SUPPLIED DATA:
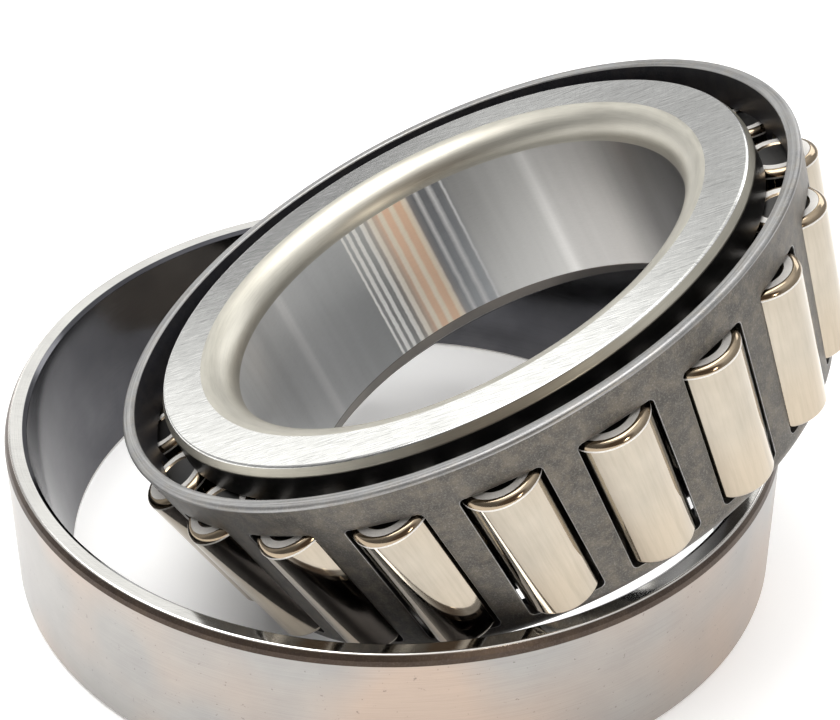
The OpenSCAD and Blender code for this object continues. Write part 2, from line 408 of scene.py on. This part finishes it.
M = {
    "cup_od": steel("cup_outside", (0.405, 0.395, 0.38), (0.36, 0.35, 0.34), 0.34, "round", aniso=0.45, specks=0.5, warm=(0.54, 0.415, 0.33)),
    "cup_rim": steel("cup_front_face", (0.74, 0.73, 0.71), (0.66, 0.65, 0.635), 0.10, "face", bump=0.05, spread=0.04),
    "cup_relief": phosphate("cup_relief_band", (0.055, 0.040, 0.032), (0.15, 0.12, 0.10), 0.36),
    "cup_edge": steel("cup_front_edge", (0.80, 0.77, 0.73), (0.70, 0.67, 0.63), 0.22, "round"),
    # painted shade: the cup's raceway is given far darker steel than its other ground faces, for the shade inside the
    # cup
    "cup_race": steel("cup_raceway_painted_shade", (0.12, 0.12, 0.13), (0.09, 0.09, 0.10), 0.12, "round", bump=0.05),
    "cup_back": steel("cup_back_face", (0.60, 0.59, 0.57), (0.52, 0.51, 0.50), 0.30, "face"),
    "cone_face": steel("cone_back_face", (0.72, 0.72, 0.70), (0.65, 0.65, 0.63), 0.165, "scratched", spread=0.04, bump=0.06, specks=0.10),
    "cone_edge": steel("cone_rib_edge", (0.51, 0.485, 0.41), (0.42, 0.40, 0.34), 0.38, "round"),
    "cone_corner": steel("cone_bore_corner", (0.57, 0.55, 0.485), (0.51, 0.49, 0.43), 0.42, "round", bump=0.04),
    "cone_bore": bore_steel_painted_streaks("cone_bore"),
    # painted shade: the bore's lead-in is given dark brown steel, a warm shadow band at the bore's edge
    "cone_lead": steel("cone_lead_in_painted_shade", (0.17, 0.15, 0.13), (0.11, 0.10, 0.09), 0.34, "round"),
    # painted shade: the cone's ribs are given near-black steel, for the shade between the cone and the cage
    "cone_rib": steel("cone_rib", (0.16, 0.155, 0.15), (0.10, 0.10, 0.10), 0.32, "round"),
    "cone_race": steel("cone_raceway", (0.56, 0.55, 0.53), (0.50, 0.49, 0.48), 0.15, "round", bump=0.05),
    "cage": phosphate("cage_wall", (0.066, 0.062, 0.056), (0.28, 0.265, 0.245), 0.44),
    "cage_rim": phosphate("cage_rim", (0.17, 0.17, 0.17), (0.40, 0.40, 0.40), 0.36, worn=0.30),
    # painted shade: the cage's inside takes a far darker copy of the same coat, for the shade inside the bearing
    "cage_in": phosphate("cage_inside_painted_shade", (0.012, 0.012, 0.016), (0.05, 0.05, 0.06), 0.5),
    # painted shade: the window edges take a darker copy of the coat, so the gaps round the rollers read black
    "cage_cut": phosphate("cage_window_edge_painted_shade", (0.035, 0.035, 0.036), (0.12, 0.12, 0.12), 0.40),
    "roller": steel("roller_flank", (0.47, 0.425, 0.355), (0.41, 0.365, 0.30), 0.075, "axial", bump=0.04, spread=0.03, warm=(0.50, 0.42, 0.32)),
    # painted shade: the roller's large-end corner is given darker, browner steel than its flank, for the dark crescent
    # under the cage
    "roller_corner": steel("roller_corner", (0.42, 0.34, 0.245), (0.33, 0.26, 0.18), 0.13, "round", bump=0.03),
    "roller_recess": steel("roller_recess", (0.10, 0.095, 0.09), (0.06, 0.06, 0.06), 0.35, "face", bump=0.08),
    # painted highlight: the roller ends are given near-white, part-matte steel so they read light in the windows
    "roller_end": steel("roller_end", (0.88, 0.86, 0.82), (0.78, 0.76, 0.73), 0.45, "face", bump=0.08, metal=0.45),
}

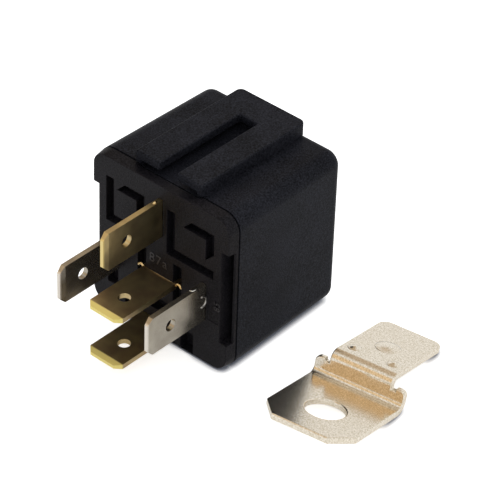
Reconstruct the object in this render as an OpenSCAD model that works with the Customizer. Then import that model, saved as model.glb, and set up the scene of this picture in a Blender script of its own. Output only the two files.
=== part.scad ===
// Five-terminal automotive relay, lying on its side, with its mounting bracket taken off beside it.
// +X runs to the right across the terminal face, +Y runs away from the terminal tips, +Z is up.
// The origin is the centre of the face that the relay lies on. All sizes are in millimetres.

/* [Housing] */
// Width of the housing across the terminal face
housing_w = 26.2; // [25:0.1:30]
// Height of the housing without its rails
housing_h = 26.7; // [26:0.1:31]
// Depth of the housing from the flange's front to its back
housing_d = 23.8; // [23.5:0.1:30]
// Radius of the two long corners on the rail side
rail_side_r = 2.6; // [2:0.1:4]
// Radius of the two long corners on the resting side
rest_side_r = 2.8; // [2:0.1:4]
// Radius of the rounded edges round the back
back_edge_r = 1.5; // [0.8:0.1:2]
// Thickness of the cover's walls
wall_t = 1; // [0.8:0.05:1.3]

/* [Bracket rails] */
// Width over the two rails
rails_w = 12.5; // [12.3:0.1:14]
// Height of the rails above the cover
rails_h = 2; // [2:0.1:3]
// Width of the open gap between the rails
rail_gap_w = 3.3; // [3:0.1:4]
// Length of the open gap from the seam
rail_gap_len = 16.4; // [14:0.1:18]
// Length of the tunnel under the rails from the seam
tunnel_len = 17; // [16:0.1:19]
// Depth of the tunnel's floor below the cover's outer face
tunnel_sink = 0.5; // [0.3:0.1:0.6]
// Distance that the rails reach out over the flange
rail_overhang = 0.22; // [0:0.02:0.4]
// Distance of the rails' ends from the cover's back
rail_back_gap = 0.45; // [0.2:0.05:1]
// Radius of the rails' two corners at the back
rail_corner_r = 1; // [0.5:0.1:1.5]

/* [Base] */
// Thickness of the flange in front of the seam
flange_t = 1.8; // [1.6:0.1:2.4]
// Length of the flange's slightly smaller front
flange_front_len = 1.3; // [0.8:0.1:1.4]
// Height of the step round the flange's front
flange_step = 0.25; // [0.1:0.05:0.4]
// Depth of the plug behind the flange, inside the cover
plug_d = 2.5; // [2:0.1:3]
// Clearance round the plug
plug_clear = 0.1; // [0.05:0.01:0.15]
// Width of the shadow gap at the seam
seam_gap = 0.15; // [0.1:0.01:0.3]
// Depth of the notches in the flange's two sides
side_notch_depth = 1.6; // [1.2:0.1:1.8]
// Height of the lower end of the side notches
side_notch_low = 5.2; // [4.5:0.1:6]
// Distance of the upper end of the side notches below the rail side
side_notch_drop = 5.7; // [5.2:0.1:6.5]
// Width of the moulded grooves in the terminal face
groove_w = 1.5; // [1:0.05:1.6]
// Depth of the moulded grooves and pockets in the terminal face
groove_depth = 1.4; // [0.8:0.1:1.6]

/* [Terminals] */
// Width of a blade
blade_w = 6.3; // [6.2:0.05:6.5]
// Thickness of a blade
blade_t = 0.8; // [0.7:0.05:0.9]
// Length of a blade outside the base
blade_len = 11.6; // [10:0.1:13]
// Size of the chamfers on the corners of a blade's tip
tip_chamfer = 0.9; // [0.6:0.05:1.5]
// Length of the bevels on a blade's tip
tip_bevel_len = 1; // [0.8:0.05:1.6]
// Thickness that is left at a blade's tip
tip_t = 0.55; // [0.2:0.05:0.6]
// Diameter of the hole in a blade
blade_hole_d = 1.9; // [1.5:0.1:2.2]
// Distance from a blade's tip to its hole
blade_hole_from_tip = 4.5; // [4:0.1:5]
// Half the distance between the two coil terminals
coil_terminal_x = 8.4; // [8.2:0.05:9]
// Distance of the two coil terminals below the housing's middle
coil_terminal_drop = 2.4; // [2:0.05:2.8]
// Distance of terminal 87a below the housing's middle
terminal_87a_drop = 2.75; // [2.4:0.05:3]
// Distance of terminal 30 below the rail side
terminal_30_drop = 5.65; // [5.4:0.05:6]
// Height of terminal 87 above the resting side
terminal_87_z = 2.4; // [2.2:0.05:2.6]
// Clearance round a blade in its slot
slot_clear = 0.05; // [0.02:0.01:0.1]

/* [Coil] */
// Distance of the coil's axis below the rail side
coil_drop = 11.2; // [11:0.1:11.5]
// Diameter of the winding
winding_d = 12.2; // [10:0.1:12.4]
// Diameter of the bobbin's flanges
bobbin_flange_d = 13.2; // [12.8:0.1:13.6]
// Thickness of the bobbin's flanges
bobbin_flange_t = 0.8; // [0.6:0.05:1]
// Wall of the bobbin's tube
bobbin_wall = 0.6; // [0.5:0.05:0.8]
// Diameter of the core
core_d = 5.6; // [5:0.1:6]
// Diameter of the core's pole head
pole_d = 8.4; // [7:0.1:9]
// Thickness of the core's pole head
pole_t = 0.6; // [0.5:0.05:0.8]
// Length of the bobbin between its outer faces
bobbin_len = 9; // [8.6:0.1:9.6]

/* [Yoke and armature] */
// Width of the yoke and the armature
yoke_w = 13; // [11:0.1:14]
// Thickness of the yoke
yoke_t = 1.5; // [1.2:0.05:1.6]
// Gap between the plug's inner face and the yoke's foot
yoke_lift = 1.3; // [1.2:0.05:1.6]
// Thickness of the armature
armature_t = 1.3; // [1:0.05:1.5]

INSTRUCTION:
Retype the entries above exactly, but only from the line containing "Reconstruct the object" through the line containing "wall_t = 1; // [0.8:0.05:1.3]", both included.

RESULT BELOW:
Reconstruct the object in this render as an OpenSCAD model that works with the Customizer. Then import that model, saved as model.glb, and set up the scene of this picture in a Blender script of its own. Output only the two files.
=== part.scad ===
// Five-terminal automotive relay, lying on its side, with its mounting bracket taken off beside it.
// +X runs to the right across the terminal face, +Y runs away from the terminal tips, +Z is up.
// The origin is the centre of the face that the relay lies on. All sizes are in millimetres.

/* [Housing] */
// Width of the housing across the terminal face
housing_w = 26.2; // [25:0.1:30]
// Height of the housing without its rails
housing_h = 26.7; // [26:0.1:31]
// Depth of the housing from the flange's front to its back
housing_d = 23.8; // [23.5:0.1:30]
// Radius of the two long corners on the rail side
rail_side_r = 2.6; // [2:0.1:4]
// Radius of the two long corners on the resting side
rest_side_r = 2.8; // [2:0.1:4]
// Radius of the rounded edges round the back
back_edge_r = 1.5; // [0.8:0.1:2]
// Thickness of the cover's walls
wall_t = 1; // [0.8:0.05:1.3]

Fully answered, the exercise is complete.